AIM OF THE EXERCISE: Please quote exactly the lines below from the line containing "# The origin" to the line containing "from bisect import bisect_right", both lines included, and nothing else.

(Stored items from a collection)
——————————

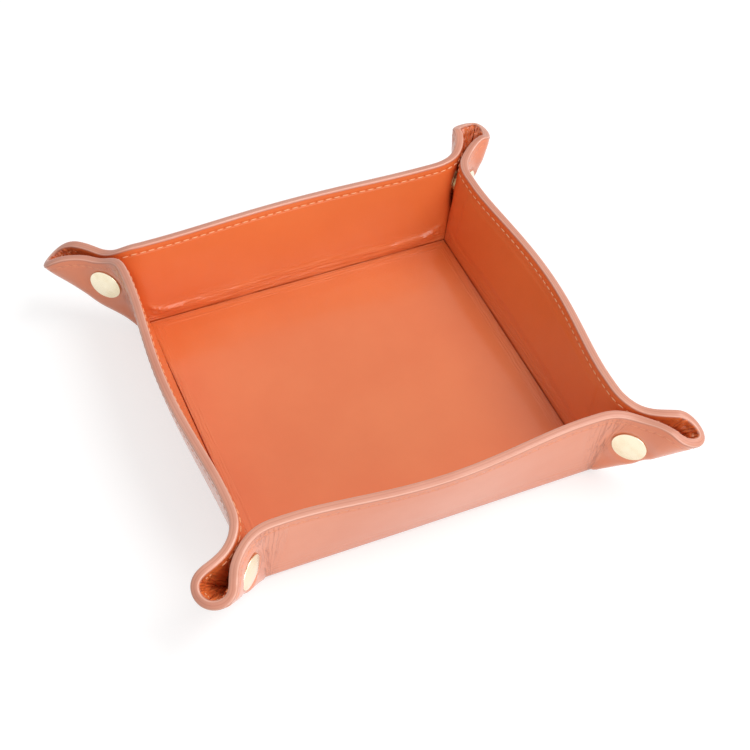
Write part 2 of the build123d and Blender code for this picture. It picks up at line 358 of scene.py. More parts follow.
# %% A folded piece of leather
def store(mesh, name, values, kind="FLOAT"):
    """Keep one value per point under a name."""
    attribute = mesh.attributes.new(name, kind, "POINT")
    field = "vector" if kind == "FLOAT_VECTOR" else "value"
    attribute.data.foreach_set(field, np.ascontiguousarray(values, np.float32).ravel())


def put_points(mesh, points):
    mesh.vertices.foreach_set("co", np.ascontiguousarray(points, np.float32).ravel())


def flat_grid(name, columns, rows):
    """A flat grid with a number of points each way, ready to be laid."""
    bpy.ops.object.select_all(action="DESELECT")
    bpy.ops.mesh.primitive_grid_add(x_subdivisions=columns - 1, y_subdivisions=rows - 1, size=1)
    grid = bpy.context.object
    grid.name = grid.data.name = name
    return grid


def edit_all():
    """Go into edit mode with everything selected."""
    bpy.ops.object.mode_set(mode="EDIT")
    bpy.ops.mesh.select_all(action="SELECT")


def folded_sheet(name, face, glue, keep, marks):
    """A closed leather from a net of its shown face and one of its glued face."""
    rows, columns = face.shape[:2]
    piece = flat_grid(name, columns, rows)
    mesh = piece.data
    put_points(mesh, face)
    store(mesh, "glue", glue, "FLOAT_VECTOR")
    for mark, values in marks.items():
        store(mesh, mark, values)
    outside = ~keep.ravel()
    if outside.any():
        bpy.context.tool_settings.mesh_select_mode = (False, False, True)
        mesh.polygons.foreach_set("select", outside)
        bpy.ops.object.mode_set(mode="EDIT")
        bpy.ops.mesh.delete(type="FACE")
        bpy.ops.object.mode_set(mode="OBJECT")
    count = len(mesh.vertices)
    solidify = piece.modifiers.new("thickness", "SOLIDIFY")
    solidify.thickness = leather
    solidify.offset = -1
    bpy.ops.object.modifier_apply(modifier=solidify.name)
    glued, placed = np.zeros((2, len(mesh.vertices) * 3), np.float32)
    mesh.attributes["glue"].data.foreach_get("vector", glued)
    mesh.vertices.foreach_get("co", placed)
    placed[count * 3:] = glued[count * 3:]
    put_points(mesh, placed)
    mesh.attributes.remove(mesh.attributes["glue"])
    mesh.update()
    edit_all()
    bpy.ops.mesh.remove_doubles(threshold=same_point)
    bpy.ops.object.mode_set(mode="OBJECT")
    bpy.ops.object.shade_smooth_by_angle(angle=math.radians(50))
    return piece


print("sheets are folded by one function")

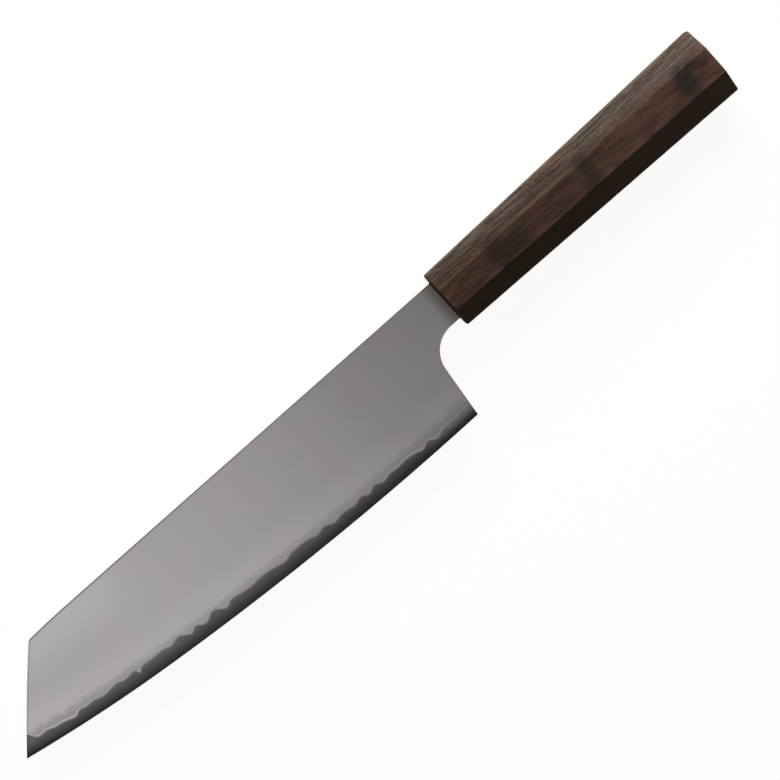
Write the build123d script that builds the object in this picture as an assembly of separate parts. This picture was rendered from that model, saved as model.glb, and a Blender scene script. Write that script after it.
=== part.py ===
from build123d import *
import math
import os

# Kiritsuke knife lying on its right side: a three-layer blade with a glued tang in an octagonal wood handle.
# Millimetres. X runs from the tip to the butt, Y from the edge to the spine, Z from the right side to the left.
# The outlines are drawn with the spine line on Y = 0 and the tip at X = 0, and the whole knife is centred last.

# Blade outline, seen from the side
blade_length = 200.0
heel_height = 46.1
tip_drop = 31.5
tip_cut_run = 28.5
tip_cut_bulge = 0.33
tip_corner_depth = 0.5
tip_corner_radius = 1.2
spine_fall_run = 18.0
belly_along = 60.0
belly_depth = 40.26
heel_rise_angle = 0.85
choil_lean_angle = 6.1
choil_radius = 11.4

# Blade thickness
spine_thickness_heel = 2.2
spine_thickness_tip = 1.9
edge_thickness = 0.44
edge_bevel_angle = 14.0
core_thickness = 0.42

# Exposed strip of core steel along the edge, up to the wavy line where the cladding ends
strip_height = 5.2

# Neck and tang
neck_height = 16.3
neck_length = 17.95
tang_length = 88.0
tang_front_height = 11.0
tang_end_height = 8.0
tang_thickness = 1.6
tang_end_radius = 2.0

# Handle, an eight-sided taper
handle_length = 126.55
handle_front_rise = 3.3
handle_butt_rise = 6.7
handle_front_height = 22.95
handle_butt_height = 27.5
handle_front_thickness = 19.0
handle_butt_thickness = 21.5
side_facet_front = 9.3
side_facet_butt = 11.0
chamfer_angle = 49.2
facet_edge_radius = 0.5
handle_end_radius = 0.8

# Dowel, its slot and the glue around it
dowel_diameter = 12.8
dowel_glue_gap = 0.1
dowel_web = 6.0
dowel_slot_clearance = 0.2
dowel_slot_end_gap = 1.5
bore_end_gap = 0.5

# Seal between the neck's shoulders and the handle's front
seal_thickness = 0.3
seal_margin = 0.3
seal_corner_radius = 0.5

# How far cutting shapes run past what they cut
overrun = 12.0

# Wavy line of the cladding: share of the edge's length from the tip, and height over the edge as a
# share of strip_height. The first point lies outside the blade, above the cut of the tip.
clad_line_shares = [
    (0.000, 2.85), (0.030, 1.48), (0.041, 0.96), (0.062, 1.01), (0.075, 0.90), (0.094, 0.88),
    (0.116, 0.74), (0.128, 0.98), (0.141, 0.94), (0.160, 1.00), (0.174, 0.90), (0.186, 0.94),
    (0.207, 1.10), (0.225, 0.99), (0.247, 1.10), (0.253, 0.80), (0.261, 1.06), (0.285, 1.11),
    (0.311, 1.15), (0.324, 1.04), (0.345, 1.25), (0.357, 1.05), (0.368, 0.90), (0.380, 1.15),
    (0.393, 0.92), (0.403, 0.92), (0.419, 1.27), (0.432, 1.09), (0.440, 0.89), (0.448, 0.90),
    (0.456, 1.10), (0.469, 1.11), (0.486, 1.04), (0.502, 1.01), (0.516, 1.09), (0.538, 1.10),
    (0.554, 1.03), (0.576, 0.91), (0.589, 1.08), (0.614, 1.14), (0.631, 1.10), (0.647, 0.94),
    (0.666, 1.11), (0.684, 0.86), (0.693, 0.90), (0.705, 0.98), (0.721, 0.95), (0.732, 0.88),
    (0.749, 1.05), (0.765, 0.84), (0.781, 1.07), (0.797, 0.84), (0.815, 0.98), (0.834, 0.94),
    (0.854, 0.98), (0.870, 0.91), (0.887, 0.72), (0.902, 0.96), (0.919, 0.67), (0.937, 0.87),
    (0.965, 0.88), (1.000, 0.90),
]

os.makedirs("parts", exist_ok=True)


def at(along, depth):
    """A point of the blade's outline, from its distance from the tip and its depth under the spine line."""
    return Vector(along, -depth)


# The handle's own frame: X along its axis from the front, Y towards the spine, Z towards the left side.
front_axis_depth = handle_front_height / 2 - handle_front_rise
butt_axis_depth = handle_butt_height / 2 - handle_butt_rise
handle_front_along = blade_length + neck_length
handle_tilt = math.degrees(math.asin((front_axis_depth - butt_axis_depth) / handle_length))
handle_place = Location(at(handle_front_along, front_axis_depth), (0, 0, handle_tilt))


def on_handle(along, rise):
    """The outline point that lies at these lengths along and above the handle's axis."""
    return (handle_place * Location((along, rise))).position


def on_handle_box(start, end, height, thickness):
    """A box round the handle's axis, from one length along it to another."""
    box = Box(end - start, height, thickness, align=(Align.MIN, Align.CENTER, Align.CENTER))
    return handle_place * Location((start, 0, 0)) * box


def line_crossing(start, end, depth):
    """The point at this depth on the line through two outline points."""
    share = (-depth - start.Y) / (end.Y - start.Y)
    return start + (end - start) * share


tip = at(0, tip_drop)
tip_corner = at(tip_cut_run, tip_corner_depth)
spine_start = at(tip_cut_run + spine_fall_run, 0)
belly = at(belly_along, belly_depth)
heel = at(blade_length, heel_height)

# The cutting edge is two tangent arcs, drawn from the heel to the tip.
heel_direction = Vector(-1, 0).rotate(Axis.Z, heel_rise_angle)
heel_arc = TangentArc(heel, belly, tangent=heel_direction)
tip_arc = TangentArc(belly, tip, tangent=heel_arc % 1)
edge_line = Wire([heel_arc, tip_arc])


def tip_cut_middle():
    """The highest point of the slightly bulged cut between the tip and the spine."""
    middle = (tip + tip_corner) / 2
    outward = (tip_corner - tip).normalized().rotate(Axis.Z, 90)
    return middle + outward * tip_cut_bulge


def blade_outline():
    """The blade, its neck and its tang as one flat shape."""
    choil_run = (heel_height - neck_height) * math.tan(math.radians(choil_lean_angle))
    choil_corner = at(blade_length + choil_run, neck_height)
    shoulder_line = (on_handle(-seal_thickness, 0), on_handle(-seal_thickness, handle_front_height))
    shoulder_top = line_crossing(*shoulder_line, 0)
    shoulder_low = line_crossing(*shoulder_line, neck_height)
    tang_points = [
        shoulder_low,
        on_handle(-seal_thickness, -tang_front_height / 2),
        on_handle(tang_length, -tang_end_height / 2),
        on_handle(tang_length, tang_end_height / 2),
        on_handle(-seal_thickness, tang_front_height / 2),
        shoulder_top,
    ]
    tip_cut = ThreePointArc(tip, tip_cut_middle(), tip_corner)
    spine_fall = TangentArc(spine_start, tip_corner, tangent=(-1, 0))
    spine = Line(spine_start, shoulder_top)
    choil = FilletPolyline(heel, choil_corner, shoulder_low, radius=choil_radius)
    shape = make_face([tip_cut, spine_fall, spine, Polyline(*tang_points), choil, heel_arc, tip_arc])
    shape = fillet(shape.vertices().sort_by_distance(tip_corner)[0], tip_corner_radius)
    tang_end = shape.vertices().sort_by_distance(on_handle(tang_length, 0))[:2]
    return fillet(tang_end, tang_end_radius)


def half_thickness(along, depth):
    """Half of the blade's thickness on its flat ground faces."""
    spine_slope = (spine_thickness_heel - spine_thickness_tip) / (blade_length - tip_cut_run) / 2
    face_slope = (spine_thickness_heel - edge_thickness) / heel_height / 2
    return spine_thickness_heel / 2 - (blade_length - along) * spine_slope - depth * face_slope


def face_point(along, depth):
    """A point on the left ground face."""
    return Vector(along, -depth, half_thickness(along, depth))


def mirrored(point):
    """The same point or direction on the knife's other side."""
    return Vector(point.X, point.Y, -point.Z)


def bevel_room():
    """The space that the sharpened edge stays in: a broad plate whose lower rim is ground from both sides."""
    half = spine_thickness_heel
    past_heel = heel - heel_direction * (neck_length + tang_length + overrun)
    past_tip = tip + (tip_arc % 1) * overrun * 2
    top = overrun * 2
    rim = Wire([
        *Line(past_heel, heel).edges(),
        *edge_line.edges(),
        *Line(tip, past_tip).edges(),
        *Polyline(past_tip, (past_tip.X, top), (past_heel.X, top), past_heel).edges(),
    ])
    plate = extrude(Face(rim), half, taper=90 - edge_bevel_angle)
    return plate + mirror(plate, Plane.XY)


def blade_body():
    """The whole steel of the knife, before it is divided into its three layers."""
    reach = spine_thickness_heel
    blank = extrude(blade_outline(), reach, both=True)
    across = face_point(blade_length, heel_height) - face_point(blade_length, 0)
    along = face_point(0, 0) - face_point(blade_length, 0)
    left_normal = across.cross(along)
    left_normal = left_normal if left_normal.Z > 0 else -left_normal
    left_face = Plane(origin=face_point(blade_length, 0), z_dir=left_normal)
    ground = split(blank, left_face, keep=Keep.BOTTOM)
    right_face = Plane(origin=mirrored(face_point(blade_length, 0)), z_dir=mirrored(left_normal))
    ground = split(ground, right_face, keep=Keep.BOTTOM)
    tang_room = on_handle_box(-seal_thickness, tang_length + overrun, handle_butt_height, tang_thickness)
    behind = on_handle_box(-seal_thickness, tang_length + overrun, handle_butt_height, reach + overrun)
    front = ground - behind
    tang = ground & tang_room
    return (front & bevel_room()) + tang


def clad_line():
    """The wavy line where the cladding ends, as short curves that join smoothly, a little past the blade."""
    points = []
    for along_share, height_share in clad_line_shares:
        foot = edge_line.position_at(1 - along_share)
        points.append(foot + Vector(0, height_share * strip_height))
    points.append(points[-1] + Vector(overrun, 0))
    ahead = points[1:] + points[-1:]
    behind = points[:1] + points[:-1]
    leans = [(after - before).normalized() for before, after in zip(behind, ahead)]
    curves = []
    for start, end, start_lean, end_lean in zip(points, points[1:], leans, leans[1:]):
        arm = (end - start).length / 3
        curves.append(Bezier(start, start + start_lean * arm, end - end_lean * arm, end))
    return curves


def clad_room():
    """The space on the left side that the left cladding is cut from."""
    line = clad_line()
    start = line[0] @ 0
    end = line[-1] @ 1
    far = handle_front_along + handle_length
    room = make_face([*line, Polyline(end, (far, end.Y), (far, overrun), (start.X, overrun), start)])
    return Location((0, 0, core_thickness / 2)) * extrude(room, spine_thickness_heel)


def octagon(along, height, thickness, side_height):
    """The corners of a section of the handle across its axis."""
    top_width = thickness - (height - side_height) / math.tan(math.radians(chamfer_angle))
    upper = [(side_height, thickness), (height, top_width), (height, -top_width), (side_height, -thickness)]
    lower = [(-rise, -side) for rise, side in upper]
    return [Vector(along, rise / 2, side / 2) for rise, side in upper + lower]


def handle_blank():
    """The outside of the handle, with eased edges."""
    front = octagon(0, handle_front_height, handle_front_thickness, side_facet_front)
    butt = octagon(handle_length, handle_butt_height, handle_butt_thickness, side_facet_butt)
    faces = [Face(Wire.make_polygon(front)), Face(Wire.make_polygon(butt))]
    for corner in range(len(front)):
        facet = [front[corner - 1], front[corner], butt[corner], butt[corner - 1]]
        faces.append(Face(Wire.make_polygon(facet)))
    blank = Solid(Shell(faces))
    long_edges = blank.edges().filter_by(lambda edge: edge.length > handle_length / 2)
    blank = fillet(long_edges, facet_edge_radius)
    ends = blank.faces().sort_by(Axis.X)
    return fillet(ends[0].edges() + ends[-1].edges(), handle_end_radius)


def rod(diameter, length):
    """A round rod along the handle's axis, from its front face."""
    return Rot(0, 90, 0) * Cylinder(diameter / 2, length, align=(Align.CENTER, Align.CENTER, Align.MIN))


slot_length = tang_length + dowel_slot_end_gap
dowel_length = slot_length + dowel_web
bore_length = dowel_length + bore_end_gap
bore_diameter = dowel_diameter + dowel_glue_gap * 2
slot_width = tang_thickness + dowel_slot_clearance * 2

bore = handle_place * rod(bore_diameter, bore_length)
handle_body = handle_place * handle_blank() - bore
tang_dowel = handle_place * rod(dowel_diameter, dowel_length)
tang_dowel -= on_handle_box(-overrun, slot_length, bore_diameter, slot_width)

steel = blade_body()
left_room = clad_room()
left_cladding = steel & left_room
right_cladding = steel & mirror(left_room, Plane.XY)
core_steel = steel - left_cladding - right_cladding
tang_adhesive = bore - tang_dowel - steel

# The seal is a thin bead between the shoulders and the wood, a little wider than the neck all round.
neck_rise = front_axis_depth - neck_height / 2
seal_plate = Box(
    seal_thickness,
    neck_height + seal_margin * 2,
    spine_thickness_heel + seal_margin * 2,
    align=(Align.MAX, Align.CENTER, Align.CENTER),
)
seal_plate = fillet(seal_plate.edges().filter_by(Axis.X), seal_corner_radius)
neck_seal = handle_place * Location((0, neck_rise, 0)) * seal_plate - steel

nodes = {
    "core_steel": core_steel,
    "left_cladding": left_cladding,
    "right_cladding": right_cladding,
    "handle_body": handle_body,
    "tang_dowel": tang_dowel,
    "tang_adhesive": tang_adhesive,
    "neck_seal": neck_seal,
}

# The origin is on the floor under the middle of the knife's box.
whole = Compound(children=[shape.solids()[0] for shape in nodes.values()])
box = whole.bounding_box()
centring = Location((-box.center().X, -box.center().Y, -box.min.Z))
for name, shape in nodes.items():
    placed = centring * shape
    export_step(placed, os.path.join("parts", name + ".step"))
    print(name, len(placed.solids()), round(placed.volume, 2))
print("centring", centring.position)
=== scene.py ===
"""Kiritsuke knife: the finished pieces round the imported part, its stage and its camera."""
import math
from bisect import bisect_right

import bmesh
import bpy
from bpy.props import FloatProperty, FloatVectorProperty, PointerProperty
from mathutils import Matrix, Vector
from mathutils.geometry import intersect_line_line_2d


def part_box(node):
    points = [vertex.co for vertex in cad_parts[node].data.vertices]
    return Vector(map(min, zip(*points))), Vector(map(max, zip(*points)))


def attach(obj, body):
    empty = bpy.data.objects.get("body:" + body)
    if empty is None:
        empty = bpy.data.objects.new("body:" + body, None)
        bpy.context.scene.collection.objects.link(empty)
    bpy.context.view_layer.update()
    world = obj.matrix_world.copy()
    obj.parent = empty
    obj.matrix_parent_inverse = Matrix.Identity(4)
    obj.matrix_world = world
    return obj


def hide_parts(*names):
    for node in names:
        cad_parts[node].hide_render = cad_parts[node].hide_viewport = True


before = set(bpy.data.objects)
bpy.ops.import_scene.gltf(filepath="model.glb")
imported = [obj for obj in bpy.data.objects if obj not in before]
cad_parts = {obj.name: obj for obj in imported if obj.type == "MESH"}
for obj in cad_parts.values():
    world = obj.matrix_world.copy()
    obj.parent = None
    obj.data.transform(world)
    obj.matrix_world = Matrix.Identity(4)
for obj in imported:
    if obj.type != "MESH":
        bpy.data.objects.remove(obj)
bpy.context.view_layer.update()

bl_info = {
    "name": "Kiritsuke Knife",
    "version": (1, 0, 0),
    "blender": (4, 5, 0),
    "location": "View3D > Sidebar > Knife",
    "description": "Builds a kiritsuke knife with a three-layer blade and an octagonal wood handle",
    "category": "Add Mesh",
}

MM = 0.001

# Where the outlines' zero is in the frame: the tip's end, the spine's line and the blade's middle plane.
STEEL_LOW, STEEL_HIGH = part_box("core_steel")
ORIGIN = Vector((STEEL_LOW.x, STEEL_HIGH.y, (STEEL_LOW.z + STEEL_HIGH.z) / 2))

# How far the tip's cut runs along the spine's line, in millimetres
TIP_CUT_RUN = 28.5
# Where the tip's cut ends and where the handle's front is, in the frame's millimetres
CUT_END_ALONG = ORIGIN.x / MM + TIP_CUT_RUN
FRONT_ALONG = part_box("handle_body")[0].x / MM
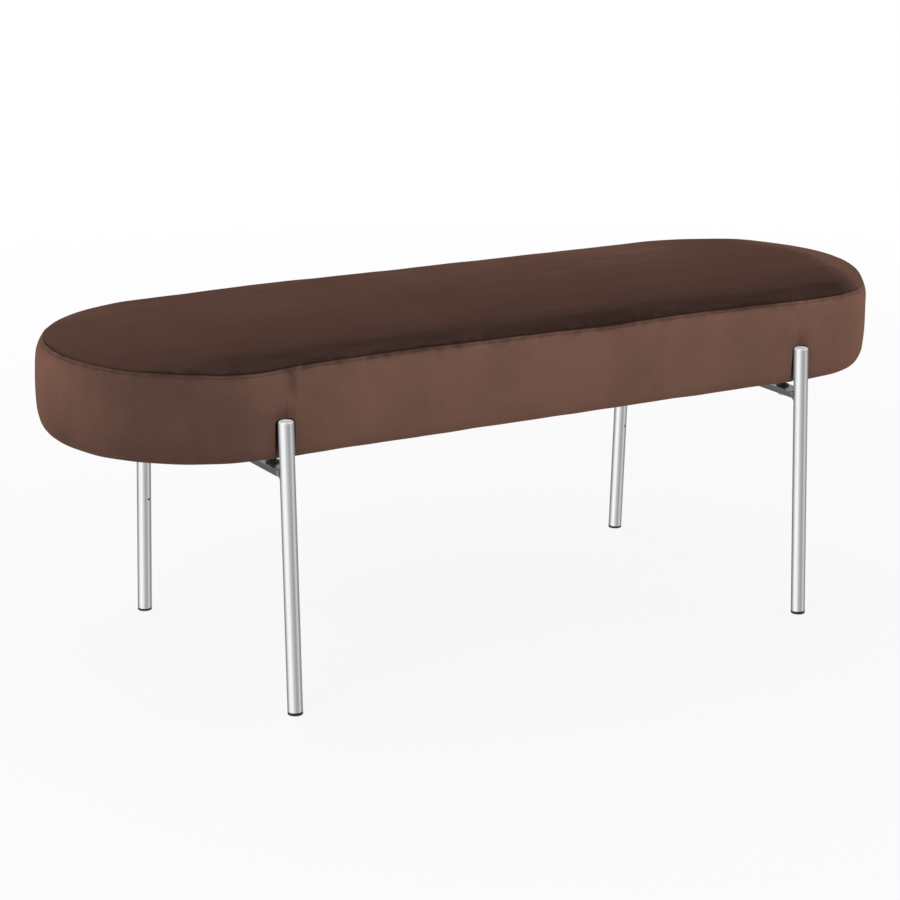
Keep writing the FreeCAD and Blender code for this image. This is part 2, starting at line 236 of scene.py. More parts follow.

——————————

WORKED ANSWER:
# The origin is on the floor under the middle of the knife's box.
whole = Compound(children=[shape.solids()[0] for shape in nodes.values()])
box = whole.bounding_box()
centring = Location((-box.center().X, -box.center().Y, -box.min.Z))
for name, shape in nodes.items():
    placed = centring * shape
    export_step(placed, os.path.join("parts", name + ".step"))
    print(name, len(placed.solids()), round(placed.volume, 2))
print("centring", centring.position)
=== scene.py ===
"""Kiritsuke knife: the finished pieces round the imported part, its stage and its camera."""
import math
from bisect import bisect_right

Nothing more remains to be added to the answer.